[records] Summary so far
Brian Goetz
brian.goetz at oracle.com
Thu Mar 19 14:36:04 UTC 2020
>>> Q10. Special annotation for explicit declaration of accessors.
>>>
>>> Tagir [6] proposes a new `@RecordAccessor` annotation to mark explicit
>>> accessors, much as `@Override` is used to mark method overrides.
>>>
>>> A: Rather than introduce a new accessor, we will consider extending the
>>> meaning of the `@Override` annotation to include this case.
>> I agree, @Override is fine here even if it's not a real override (using @Override on an asbtract method of an interface is not a real override too so @Override doesn't mean @Override since Java 6 anyway).
>>
> So, wouldn't this be confusing? For example, if a record declaration also declared that it implements an interface, you wouldn't know from the 1st glance whether such method is an explicit declaration of accessor or just implementation of the interface method or maybe both? Would someone mind?
I think its a question of which people would mind more.

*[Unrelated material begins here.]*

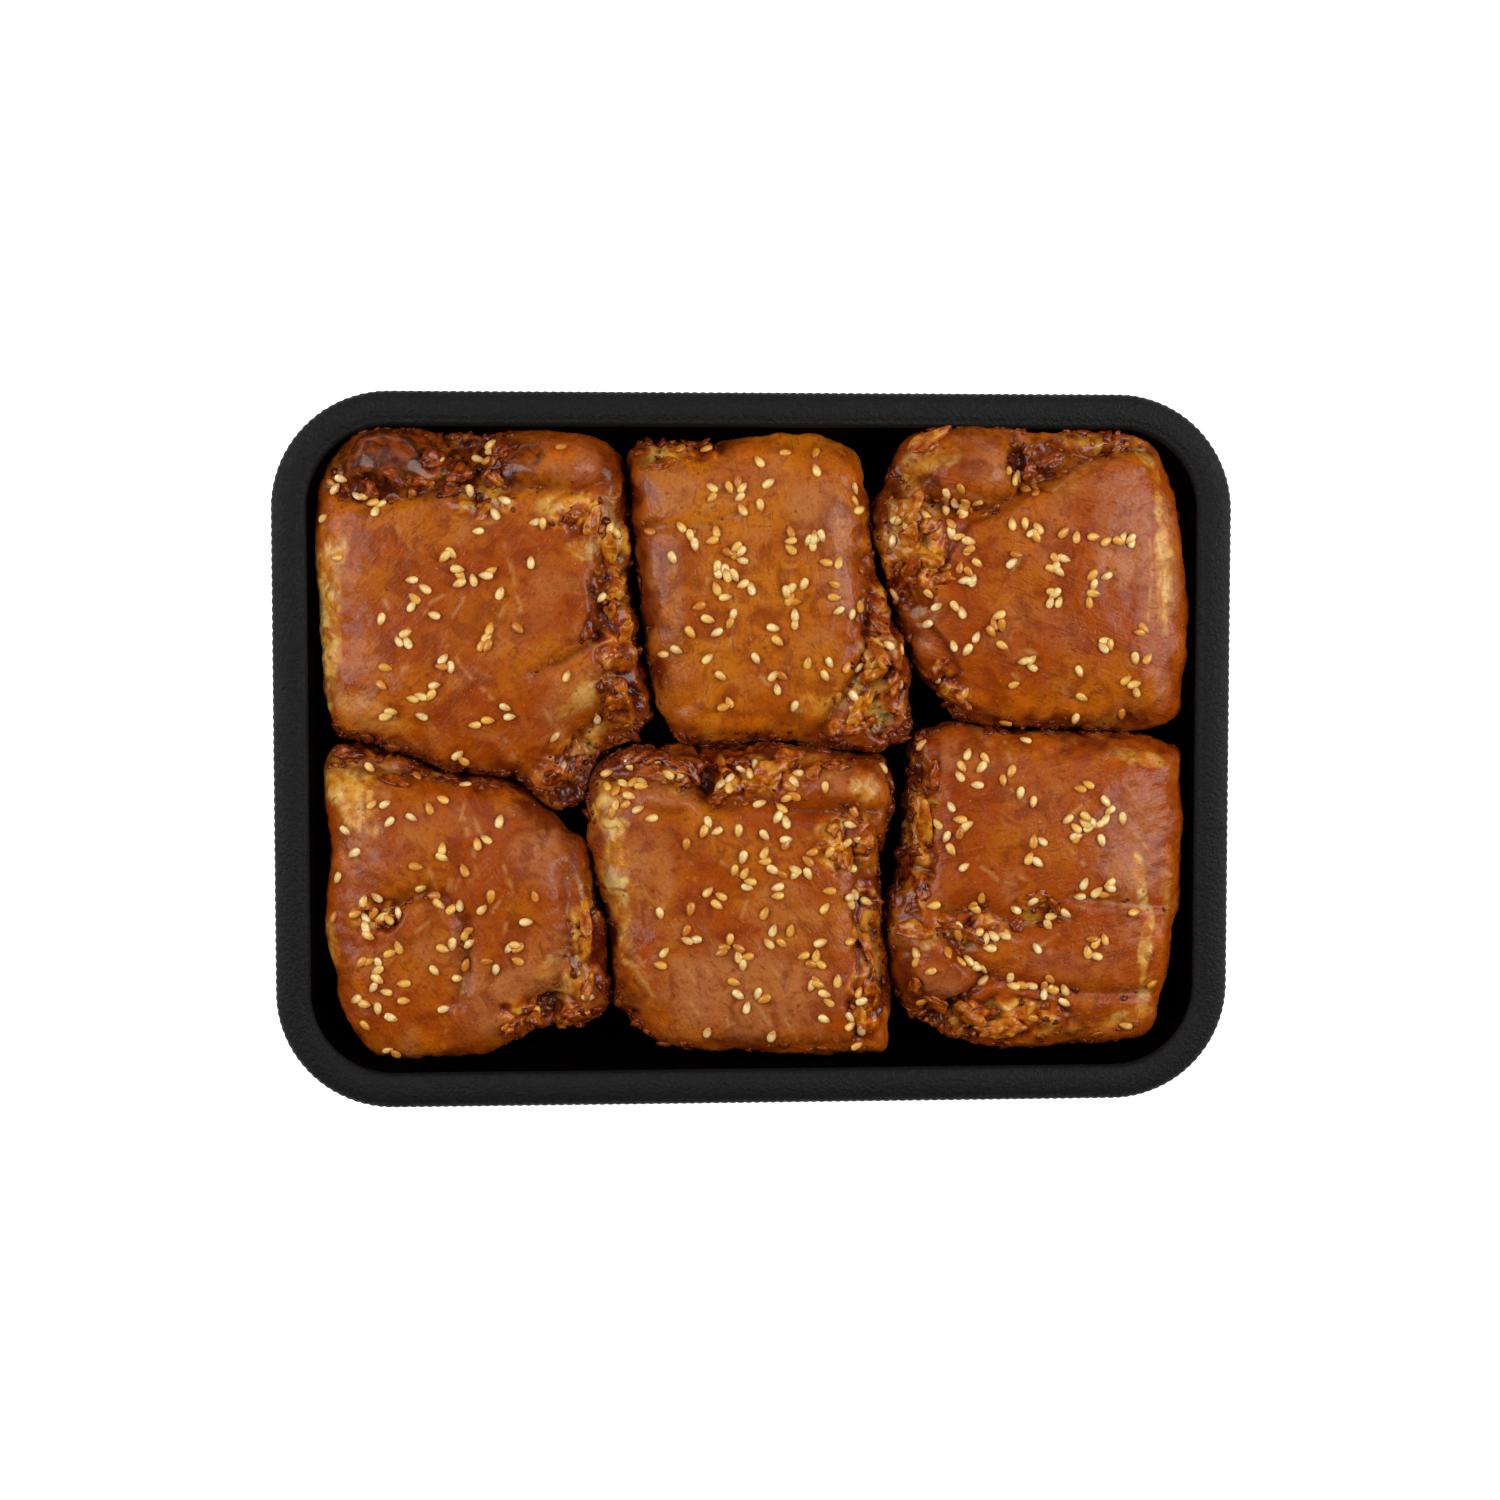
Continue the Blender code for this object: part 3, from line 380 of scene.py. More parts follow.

A good analogy is extends vs implements. We’re used to that in classes, but in generic type bounds, `<T extends I>` is used both for classes and interfaces. And think how irritating it would be to say `<T extends C implements I>`. The distinction between “what kind of extension” is not really important here, and were the compiler to demand this, we’d rightly say it is being pedantic.
The alternatives to lumping “explicit implementation of mandated member” into @Override is to make up a new thing, or not allow you to say it at all. “Not at all” is a credible answer, but will make some people sad and they will continue to ask for it. A new thing seems like it is asking again users to make fine distinctions that don’t matter (and, if the mandated member is also an interface member, they should specify both? And, does it really matter?) An intuitive interpretation of “@Override” is “this is not a new method, it is a more refined declaration of a method I already have.” Which covers both override-from-super and explicitly-implement-mandated.
I think more people would mind having to make the distinction than not being able to make the distinction.